The behavior of the random walkers “is defined so simplistically that it is reasonable to think of them as a collection of trained monkeys,” the researchers say. The key element is an implementation of a “my team beat yours” mentality.

Taken together, these random walkers produce a ranking of the top teams. Depending on the probability chosen for vote switching, the scheme can resemble a ranking in which team and opponent records matter much more than outcomes of particular games or one that depends strongly on which teams won and lost against which other teams.

“Although this random walker ranking system is grossly simplistic, we have found that this algorithm does a remarkably good job of ranking college football teams,” Callaghan and his coworkers conclude, “or at least arguably as good as other available systems.”

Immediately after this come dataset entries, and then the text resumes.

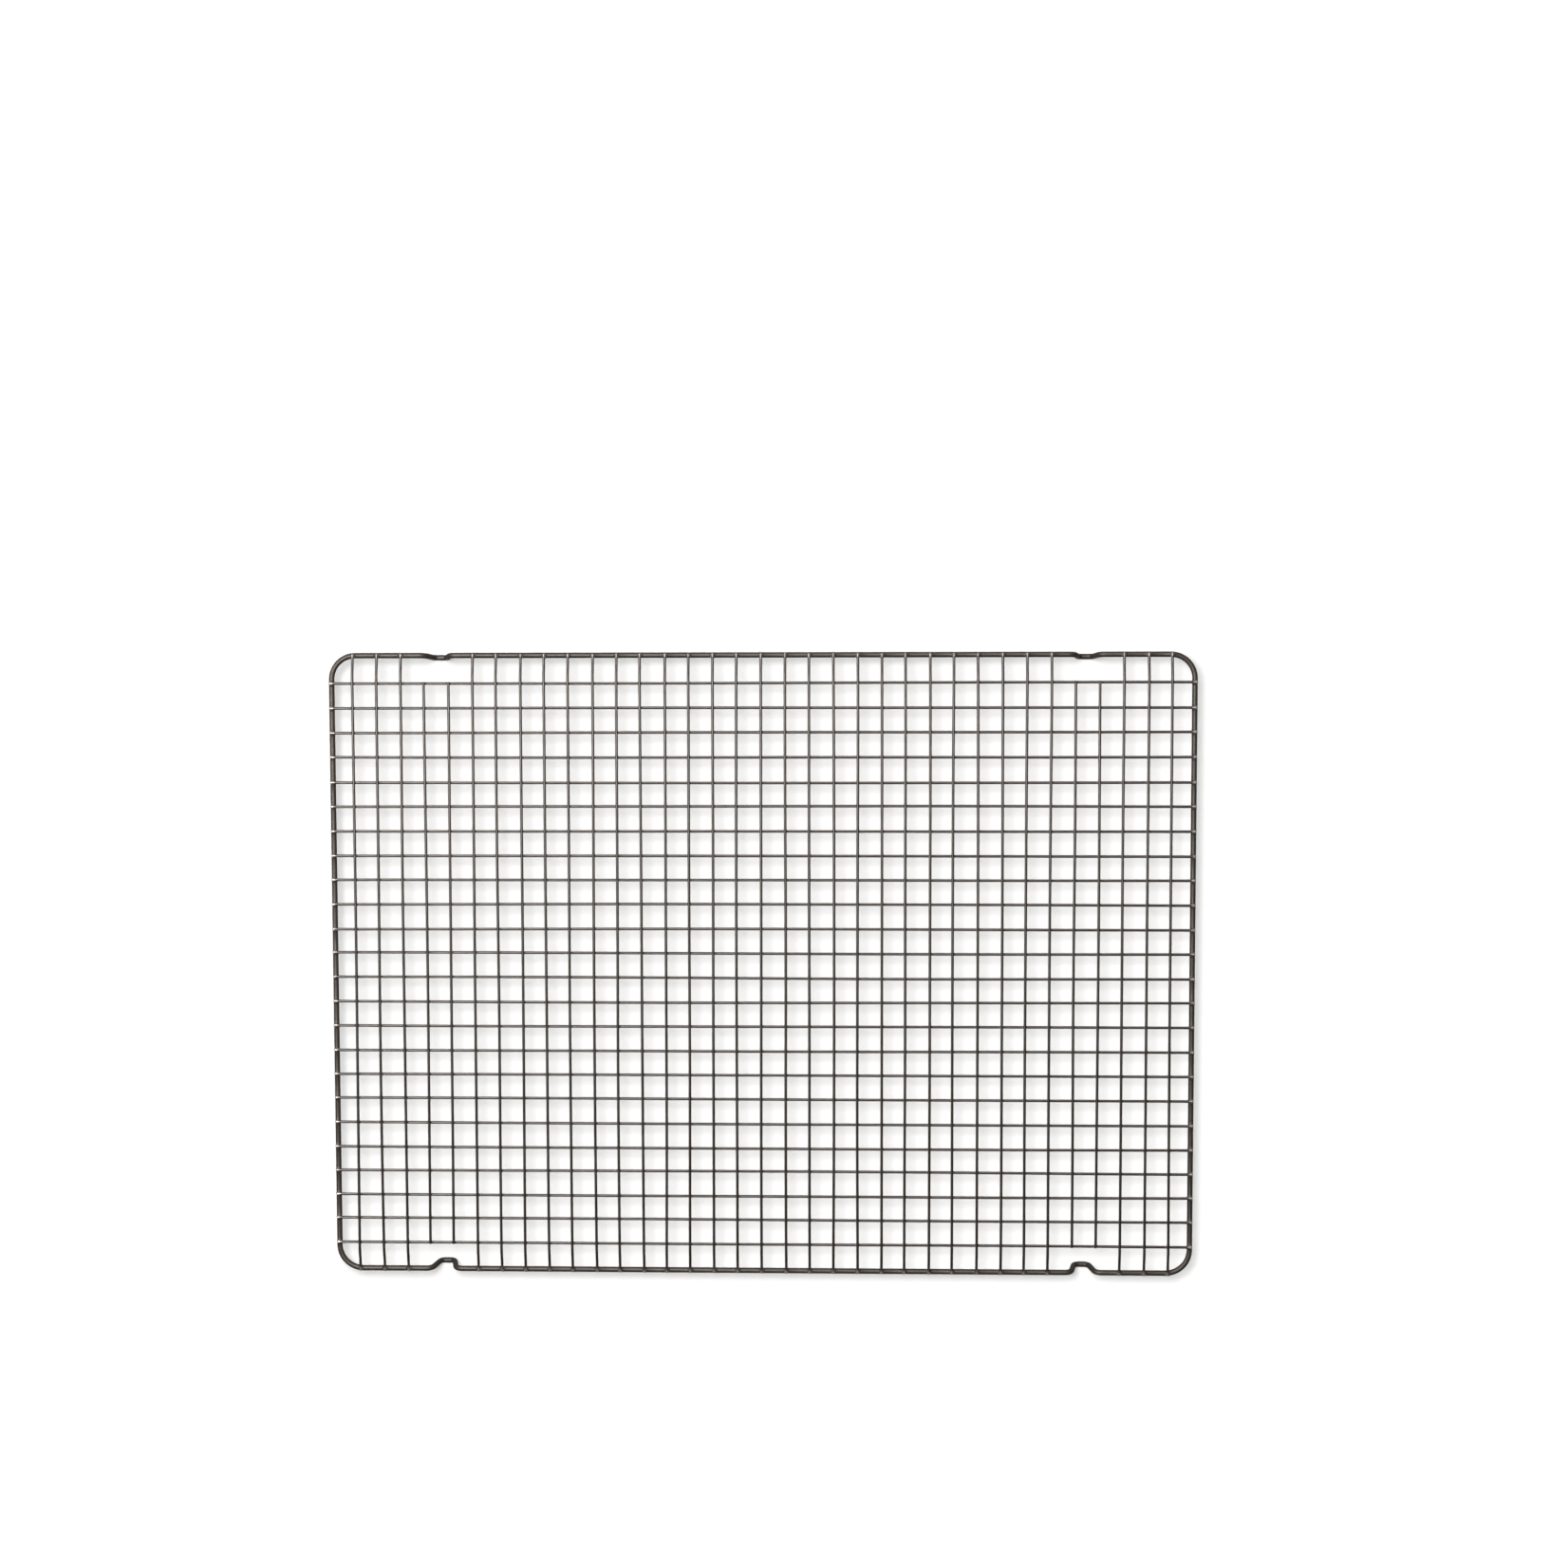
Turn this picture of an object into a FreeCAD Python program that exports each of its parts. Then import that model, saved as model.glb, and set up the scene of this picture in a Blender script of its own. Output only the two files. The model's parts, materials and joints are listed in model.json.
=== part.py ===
import FreeCAD, Part
import math
import os
from FreeCAD import Vector

# Welded-wire cooling rack.
#
# A thick frame wire is bent into a closed round-cornered rectangle that dips into
# four U-shaped feet, two on each long side. Thin long wires lie on its two short
# sides, and thin cross wires lie on top of them. Most cross wires come down at both
# ends to sit on the frame's long sides; those beside the feet are short and straight.
#
# Millimetres, +X along the long side, +Z up, origin on the table under the middle
# of the rack. Front is -Y.

# ---- overall size and wires -------------------------------------------------
overall_x = 508.0          # outside length of the frame
overall_y = 368.3          # outside width of the frame
overall_z = 19.0           # table to the crest of the cross wires

frame_wire_d = 3.2
grid_wire_d = 1.6
weld_setdown = 0.2         # how far a weld presses one wire into the next

cross_count = 35
cross_pitch = 14.08        # spacing of the cross wires along X
long_count = 24
long_pitch = 14.44         # spacing of the long wires along Y

# ---- frame bends and feet ---------------------------------------------------
corner_r = 14.0            # all bend radii are to the wire's axis

foot_x = 13.5 * cross_pitch   # feet sit midway between two cross wires
foot_top_half = 7.3        # half widths between the corners of the unrounded path
foot_bottom_half = 4.1
foot_top_bend_r = 4.4      # bar to leg
foot_bottom_bend_r = 3.4   # leg to foot bottom
foot_lean_deg = 5.5        # feet lean in towards the middle of the rack
foot_flat_depth = 0.06     # small flat on the underside of each foot
flat_cutter_depth = 5.0    # thickness of the box that cuts the flats

# ---- grid wire ends ---------------------------------------------------------
wire_end_past_axis = 1.1   # wire ends run this far past the frame wire's axis
short_end_past_axis = 0.75 # short cross wires run this far past the last long wire's axis
wire_end_round = 0.3       # edge rounding of a cut wire end
end_bend_start = 1.5       # cross wires start down this far outside the last long wire
end_land_half = 1.9        # and run level again this far inside the frame wire's axis

# ---- derived positions of the wire axes -------------------------------------
frame_r = frame_wire_d / 2
grid_r = grid_wire_d / 2
cross_z = overall_z - grid_r
long_z = cross_z - (grid_wire_d - weld_setdown)
frame_z = long_z - (frame_r + grid_r - weld_setdown)
land_z = long_z            # both grid layers rest on the same frame wire

half_x = overall_x / 2 - frame_r
half_y = overall_y / 2 - frame_r
last_long_y = (long_count - 1) / 2 * long_pitch

# The foot is set lower by the depth of its flat, so the flat lies on the table.
foot_drop = frame_z - (frame_r - foot_flat_depth)
foot_inset = foot_drop * math.tan(math.radians(foot_lean_deg))

# End of a cylinder or sweep is matched to its axis point within this distance.
end_tolerance = 1e-4


# ---- wire helpers -----------------------------------------------------------
def corner_arc(before, corner, after, radius):
    """Start, middle and end of the arc that rounds a corner."""
    to_before = (before - corner).normalize()
    to_after = (after - corner).normalize()
    half_angle = to_before.getAngle(to_after) / 2
    setback = radius / math.tan(half_angle)
    bisector = (to_before + to_after).normalize()
    centre = corner + bisector * (radius / math.sin(half_angle))
    return (corner + to_before * setback,
            centre - bisector * radius,
            corner + to_after * setback)


def rounded_path(start, corners, end):
    """Edges from start to end through (point, bend radius) corners."""
    points = [start] + [point for point, radius in corners] + [end]
    edges = []
    line_start = start
    for i, (point, radius) in enumerate(corners):
        # points[i] and points[i + 2] are the neighbours of corner i
        arc = corner_arc(points[i], point, points[i + 2], radius)
        edges.append(Part.makeLine(line_start, arc[0]))
        edges.append(Part.Arc(*arc).toShape())
        line_start = arc[2]
    edges.append(Part.makeLine(line_start, end))
    return edges


def sweep(edges, radius):
    """Round wire along a smooth chain of edges."""
    first = edges[0]
    start = first.valueAt(first.FirstParameter)
    tangent = first.tangentAt(first.FirstParameter)
    profile = Part.Wire([Part.makeCircle(radius, start, tangent)])
    solid = Part.Wire(edges).makePipeShell([profile], True, False)
    if solid.ShapeType != "Solid":
        solid = solid.Solids[0]
    # a sweep can come out inside out
    if solid.Volume < 0:
        solid.reverse()
    return solid


def round_ends(solid, ends):
    """Break the sharp edge of each cut end."""
    rims = []
    for edge in solid.Edges:
        if not isinstance(edge.Curve, Part.Circle) or len(edge.Vertexes) != 1:
            continue
        if any((edge.Curve.Center - end).Length < end_tolerance for end in ends):
            rims.append(edge)
    return solid.makeFillet(wire_end_round, rims)


def make_rod(start, end):
    """Straight grid wire with rounded ends."""
    along = end - start
    rod = Part.makeCylinder(grid_r, along.Length, start, along)
    return round_ends(rod, [start, end])


# ---- frame wire -------------------------------------------------------------
def foot_corners(x, side):
    """Corners of the foot at x on the front (side -1) or back (side 1) bar.

    The front bar is walked along +X and the back bar along -X.
    """
    direction = -side
    bar_y = side * half_y
    bottom_y = bar_y - side * foot_inset
    bottom_z = frame_z - foot_drop
    top_reach = direction * foot_top_half
    bottom_reach = direction * foot_bottom_half
    return [
        (Vector(x - top_reach, bar_y, frame_z), foot_top_bend_r),
        (Vector(x - bottom_reach, bottom_y, bottom_z), foot_bottom_bend_r),
        (Vector(x + bottom_reach, bottom_y, bottom_z), foot_bottom_bend_r),
        (Vector(x + top_reach, bar_y, frame_z), foot_top_bend_r),
    ]


def make_frame_half(end):
    """Half of the loop at +X (end 1) or -X (end -1), anticlockwise from above."""
    corners = foot_corners(end * foot_x, -end)
    corners += [(Vector(end * half_x, side * half_y, frame_z), corner_r)
                for side in (-end, end)]
    corners += foot_corners(end * foot_x, end)
    start = Vector(0, -end * half_y, frame_z)
    finish = Vector(0, end * half_y, frame_z)
    return sweep(rounded_path(start, corners, finish), frame_r)


def make_frame_wire():
    # the loop is swept as two open halves, joined at the middles of the long bars
    loop = make_frame_half(1).fuse(make_frame_half(-1)).removeSplitter()
    # everything below the table is cut away, which leaves the flats on the feet
    below_table = Part.makeBox(overall_x, overall_y, flat_cutter_depth,
                               Vector(-overall_x / 2, -overall_y / 2, -flat_cutter_depth))
    return loop.cut(below_table)


# ---- long wires, counted from the back --------------------------------------
def make_long_wire(index):
    tip_x = half_x + wire_end_past_axis
    y = last_long_y - index * long_pitch
    return make_rod(Vector(-tip_x, y, long_z), Vector(tip_x, y, long_z))


# ---- cross wires, counted from -X -------------------------------------------
def s_bend(start, end):
    """Two equal tangent arcs between level runs, in a plane of constant x."""
    run = end.y - start.y
    rise = end.z - start.z
    radius = (run ** 2 + rise ** 2) / (4 * abs(rise))
    arc_angle = math.asin(abs(run) / 2 / radius)
    # offset from either end of the bend to the middle of its arc
    halfway = Vector(0,
                     math.copysign(radius * math.sin(arc_angle / 2), run),
                     math.copysign(radius * (1 - math.cos(arc_angle / 2)), rise))
    middle = (start + end) * 0.5
    return [Part.Arc(start, start + halfway, middle).toShape(),
            Part.Arc(middle, end - halfway, end).toShape()]


def make_cross_wire(index):
    x = (index - (cross_count - 1) / 2) * cross_pitch

    # the wires on either side of a foot stop just past the last long wire
    if abs(abs(x) - foot_x) < cross_pitch:
        tip_y = last_long_y + short_end_past_axis
        return make_rod(Vector(x, -tip_y, cross_z), Vector(x, tip_y, cross_z))

    tip_y = half_y + wire_end_past_axis
    land_y = half_y - end_land_half
    top_y = last_long_y + end_bend_start
    front_tip, back_tip = [Vector(x, side * tip_y, land_z) for side in (-1, 1)]
    front_land, back_land = [Vector(x, side * land_y, land_z) for side in (-1, 1)]
    front_top, back_top = [Vector(x, side * top_y, cross_z) for side in (-1, 1)]
    edges = [
        Part.makeLine(front_tip, front_land),
        *s_bend(front_land, front_top),
        Part.makeLine(front_top, back_top),
        *s_bend(back_top, back_land),
        Part.makeLine(back_land, back_tip),
    ]
    return round_ends(sweep(edges, grid_r), [front_tip, back_tip])


# ---- write one file per wire ------------------------------------------------
def build():
    shapes = {"frame_wire": make_frame_wire()}
    for i in range(long_count):
        shapes["long_wire_%02d" % (i + 1)] = make_long_wire(i)
    for i in range(cross_count):
        shapes["cross_wire_%02d" % (i + 1)] = make_cross_wire(i)
    return shapes


os.makedirs("parts", exist_ok=True)
for name, shape in build().items():
    # booleans and fillets may wrap their one solid in a compound
    if shape.ShapeType != "Solid" and len(shape.Solids) == 1:
        shape = shape.Solids[0]
    if not shape.isValid() or len(shape.Solids) != 1:
        raise ValueError("%s is not one valid solid" % name)
    shape.exportStep(os.path.join("parts", name + ".step"))
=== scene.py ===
"""A wire rack: thin grid wires welded together on a thicker frame wire with four feet.

The rack lies flat with its feet on the floor at z = 0. X runs along the long wires, Y along
the cross wires that lie on top of them, and the middle of the rack is at x = y = 0. Lengths
are in millimetres until a mesh is built; the stage, lights and camera are in metres.
"""

import json
import math

import bpy
import numpy as np
from mathutils import Matrix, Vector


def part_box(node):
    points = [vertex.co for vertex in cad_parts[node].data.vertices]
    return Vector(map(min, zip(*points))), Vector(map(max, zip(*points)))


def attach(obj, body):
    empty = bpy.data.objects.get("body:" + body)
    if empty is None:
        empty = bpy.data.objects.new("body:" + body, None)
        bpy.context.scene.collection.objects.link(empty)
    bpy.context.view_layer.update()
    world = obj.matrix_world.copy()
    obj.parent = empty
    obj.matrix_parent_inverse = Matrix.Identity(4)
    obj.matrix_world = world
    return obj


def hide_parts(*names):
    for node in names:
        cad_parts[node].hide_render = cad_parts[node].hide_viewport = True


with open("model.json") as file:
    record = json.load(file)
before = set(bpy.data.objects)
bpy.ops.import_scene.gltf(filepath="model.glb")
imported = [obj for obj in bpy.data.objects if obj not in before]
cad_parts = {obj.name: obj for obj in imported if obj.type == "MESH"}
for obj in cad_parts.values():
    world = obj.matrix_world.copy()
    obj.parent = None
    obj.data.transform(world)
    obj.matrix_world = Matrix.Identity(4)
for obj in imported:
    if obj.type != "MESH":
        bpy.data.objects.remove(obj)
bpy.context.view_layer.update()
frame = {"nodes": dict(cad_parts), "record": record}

MM = 0.001
rng = np.random.default_rng(35)

# ---------------------------------------------------------------------------
# Sizes (mm)
# ---------------------------------------------------------------------------

R_GRID = 0.8
R_FRAME = 1.6
SETDOWN = 0.2                   # how far a weld presses two wires together
CORNER_R = 14.0                 # bend of the frame wire at the rack's corners
FOOT_TOP_HALF, FOOT_BOTTOM_HALF = 7.3, 4.1      # half widths of a foot along X
FOOT_TOP_R, FOOT_BOTTOM_R = 4.4, 3.4            # bend radii of a foot
FOOT_LEAN = math.radians(5.5)   # the feet lean in towards the middle of the rack
FOOT_FLAT = 0.06                # depth of the flat under each foot
BEND_START = 1.5                # from the last long wire to a cross wire's downward bend
LAND_HALF = 1.9                 # the bend ends this far inside the frame wire's axis

END_R = 0.34                    # rounding of a cut wire end
END_DOME = 0.06                 # length left for the dome beyond the rounding
END_ANGLES = np.radians([22, 45, 67, 86])       # rings round the rounded edge
DOME_RINGS = ((0.05, 0.62), (0.075, 0.28))      # rise, share of the flat's radius
DOME_TIP = 0.006                # rise of the end point above the last dome ring

WELD_K = 0.85                   # size of the fillet where thin wires cross
FRAME_K = 1.6                   # and where a thin wire meets the frame
WELD_REACH = 3.0                # rings this near a weld look for the other wire
PRESS_DEPTH = 0.05              # electrode marks
PRESS_HALF = 1.5
COLLAR_RISE, COLLAR_HALF = 0.07, 0.9            # butt weld of the frame wire

GRID_SIDES, FRAME_SIDES = 16, 24
GRID_GAP, FRAME_GAP = 4.8, 5.5  # widest gap between rings on a straight
# Ring distances to either side of a weld
CLUSTER = np.array([0, 0.25, 0.5, 0.72, 0.94, 1.16, 1.4, 1.7, 2.1])
DROP_RINGS = 11                 # rings along a cross wire's downward bend
ARC_STEP = 6.5                  # degrees between rings on the frame wire's bends

# ---------------------------------------------------------------------------
# Places, from the boxes of the design's own pieces (mm)
# ---------------------------------------------------------------------------


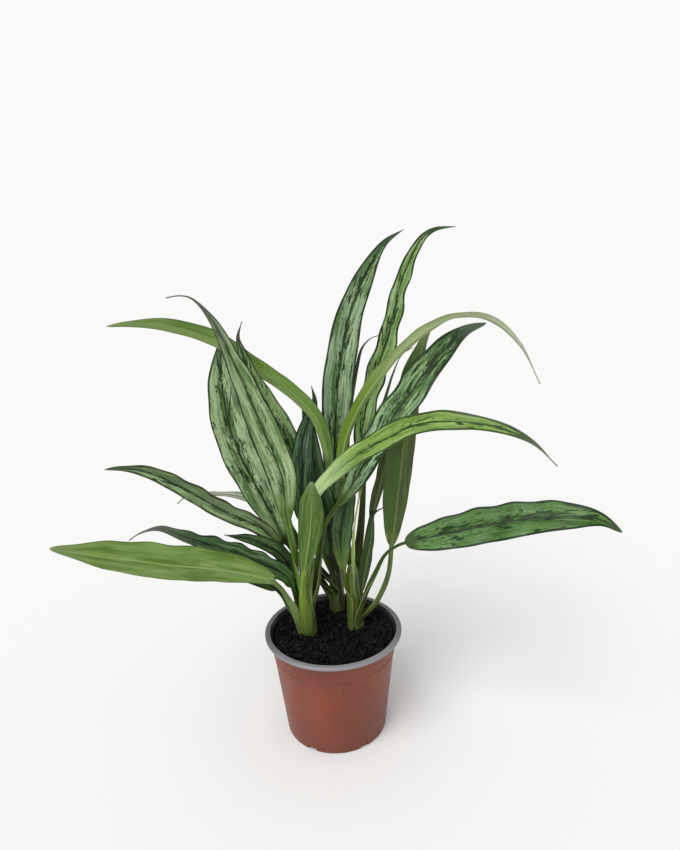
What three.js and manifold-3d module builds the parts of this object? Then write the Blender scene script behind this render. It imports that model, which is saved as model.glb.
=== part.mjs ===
// Potted chinese evergreen with narrow, silver-marked leaves, in a plain nursery pot.
// Millimetres, +Z up. The origin is the centre of the pot's base, +X is to the right and -Y is the front.

import * as THREE from 'three'
import { mergeVertices } from 'three/addons/utils/BufferGeometryUtils.js'
import Module from 'manifold-3d'

const wasm = await Module()
wasm.setup()

// Driving dimensions of the pot
const potHeight = 93
const potRimRadius = 60
const potNeckRadius = 55 // outside, just under the rim lip
const potMouthRadius = 55.4 // inside, at the top of the lip
const potBaseRadius = 44.4
const potWall = 1.4
const potFloor = 2
const lipHeight = 3
const lipRound = 1
const footChamfer = 1.5
const ringDrop = 16 // moulded ring below the lip
const ringHeight = 1.2
const ringProud = 0.35
const potSides = 48
const notchCount = 6
const notchWidth = 8
const notchHeight = 3
const notchDepth = 4

// Driving dimensions of the soil
const soilLevel = 86.5
const soilRelief = 1.3 // half the height between the deepest hollow and the highest lump
const broadWave = { alongX: 0.21, alongY: 0.26, shift: 1.3 } // the soil's lumps, in radians per mm
const smallWave = { alongX: 0.4, alongY: 0.55 }
const soilRings = 9
const soilSides = 36
const gap = 0.3 // clearance between neighbouring solids

// Driving dimensions of the shoots
const shootFoot = 60 // height of the buried end
const shootFootRadius = 9
const shootTopRadius = 6
const shootRidges = 3
const shootRidgeDepth = 0.08 // as a share of the shoot's radius
const shootTwist = 5 // radians that the ridges wind from foot to top
const shootSides = 10
const shootRings = 8

// Driving dimensions of the leaves
const bladeThickness = 0.8
const usualFullness = 0.42 // how fast a blade widens from its stalk
const bladeFold = 0.18 // rise of the margins above the midrib, as a share of the half width
const bladeOpening = 0.1 // share of the blade over which the round stalk opens into it
const dripStart = 0.78 // share of the blade where the drawn-out tip begins
const dripEnd = 0.95
const dripNarrowing = 0.3
const waveCount = 5
const waveShift = 2 // the right margin's waves run ahead of the left's, in radians
const stalkRadius = 1.9
const sheathRadius = 3.2
const grooveShare = 0.6 // height of a stalk's groove above its axis, as a share of its radius
const flankShare = 0.45
const ribDepth = 0.9
const tipHalfWidth = 0.45
const stalkRings = 7
const bladeRings = 22
const endCrowding = 0.4 // how far the blade's rings crowd towards its two ends
const routeSteps = 400 // measuring steps along each leaf's route

const potColour = 0x8c503e
const soilColour = 0x1c1815
const shootColour = 0x6f8f3f
const bladeColour = 0x4f7a48
const paleColour = 0x8fae6c
const darkColour = 0x2f5138

const shoots = {
  left: { foot: [-23, 4], top: [-23, 3, 148] },
  right: { foot: [21, 10], top: [19, 12, 148] },
  back: { foot: [5, 38], top: [5, 43, 152] }
}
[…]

In the absence of sufficient detail to reproduce the official BCS computer rankings, they add, this simple random walker ranking scheme can be useful for analyzing the effects of possible changes in the BCS formula.

The mathematicians contend that the problem with the original BCS formula was that it included separate factors for schedule strength and quality wins when those factors were in fact already accounted for in the polls and computer rankings. “Adding these factors again after the polls and computer rankings are determined disastrously double-counts these effects,” the researchers say.

Last spring, Callaghan and his coworkers submitted advance copies of their article to BCS decision makers. Interestingly, on July 15, BCS officials unveiled what they described as a “simpler and more precise” ratings system. Schedule strength, losses, and quality wins went out the window, leaving just the human polls and computer rankings. However, there’s no evidence that these changes were directly prompted by the mathematicians’ input.

But, even with the new formula, there are tweaks that could potentially produce curious results. There are three components: the two polls and the computer rankings, all equally weighted. So, the contribution of the human polls goes from one-quarter to two-thirds of the total. It’s perhaps not surprising that human expectations are then more likely to be met.

Moreover, the BCS no longer uses the actual ranking in each poll. Instead, the relevant number is the percentage of possible points a team receives from the voters. As for the computer rankings, only four of six ratings systems contribute to the BCS total because each team’s highest and lowest scores are dropped.

Who knows what these changes will spawn? Maybe the monkeys can help us out.

Puzzle of the Week

A checkerboard is a square that has been divided up into 64 smaller squares by straight lines at right angles. How many squares are there on a checkerboard? The answer isn’t 64 or 65.

How could you work out how many squares there are on a checkerboard with n squares along an edge?